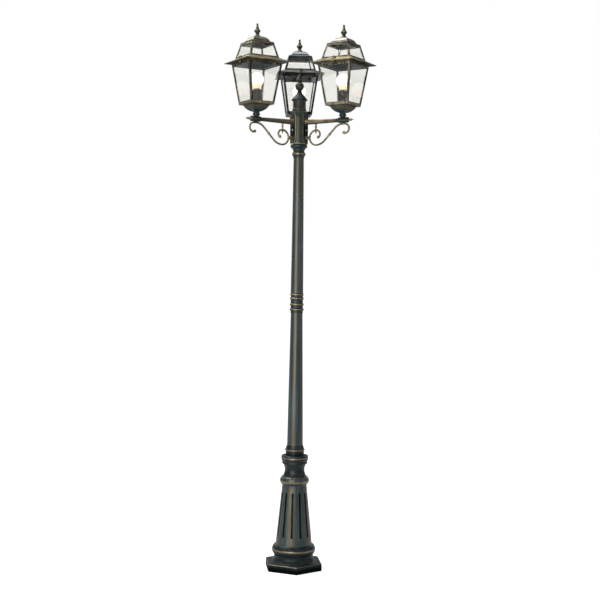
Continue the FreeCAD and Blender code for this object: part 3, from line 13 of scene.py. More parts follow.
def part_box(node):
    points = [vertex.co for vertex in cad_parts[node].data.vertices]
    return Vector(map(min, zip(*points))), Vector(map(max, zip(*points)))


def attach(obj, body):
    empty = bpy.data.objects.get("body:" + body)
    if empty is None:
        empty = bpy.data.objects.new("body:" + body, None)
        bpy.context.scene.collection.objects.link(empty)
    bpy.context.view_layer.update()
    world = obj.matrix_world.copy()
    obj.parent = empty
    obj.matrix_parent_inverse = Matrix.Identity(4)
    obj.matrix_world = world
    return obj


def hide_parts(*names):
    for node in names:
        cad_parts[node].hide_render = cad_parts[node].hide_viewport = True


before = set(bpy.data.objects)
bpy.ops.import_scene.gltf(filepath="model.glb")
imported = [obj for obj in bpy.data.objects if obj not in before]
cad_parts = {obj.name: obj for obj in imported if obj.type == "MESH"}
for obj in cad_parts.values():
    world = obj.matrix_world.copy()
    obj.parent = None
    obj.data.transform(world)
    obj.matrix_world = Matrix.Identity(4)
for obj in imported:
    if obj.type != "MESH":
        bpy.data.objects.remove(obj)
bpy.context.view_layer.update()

________

PROBLEM TO WORK ON
Repeat the data precisely, line by line.

RESULT BELOW
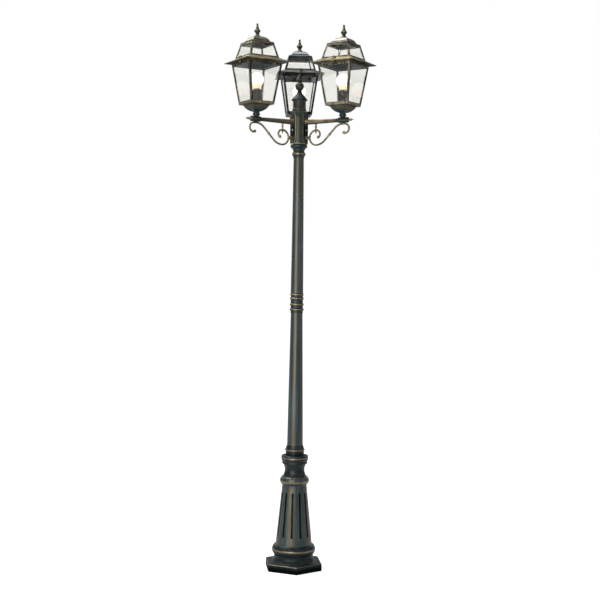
Continue the FreeCAD and Blender code for this object: part 3, from line 13 of scene.py. More parts follow.
def part_box(node):
    points = [vertex.co for vertex in cad_parts[node].data.vertices]
    return Vector(map(min, zip(*points))), Vector(map(max, zip(*points)))


def attach(obj, body):
    empty = bpy.data.objects.get("body:" + body)
    if empty is None:
        empty = bpy.data.objects.new("body:" + body, None)
        bpy.context.scene.collection.objects.link(empty)
    bpy.context.view_layer.update()
    world = obj.matrix_world.copy()
    obj.parent = empty
    obj.matrix_parent_inverse = Matrix.Identity(4)
    obj.matrix_world = world
    return obj


def hide_parts(*names):
    for node in names:
        cad_parts[node].hide_render = cad_parts[node].hide_viewport = True


before = set(bpy.data.objects)
bpy.ops.import_scene.gltf(filepath="model.glb")
imported = [obj for obj in bpy.data.objects if obj not in before]
cad_parts = {obj.name: obj for obj in imported if obj.type == "MESH"}
for obj in cad_parts.values():
    world = obj.matrix_world.copy()
    obj.parent = None
    obj.data.transform(world)
    obj.matrix_world = Matrix.Identity(4)
for obj in imported:
    if obj.type != "MESH":
        bpy.data.objects.remove(obj)
bpy.context.view_layer.update()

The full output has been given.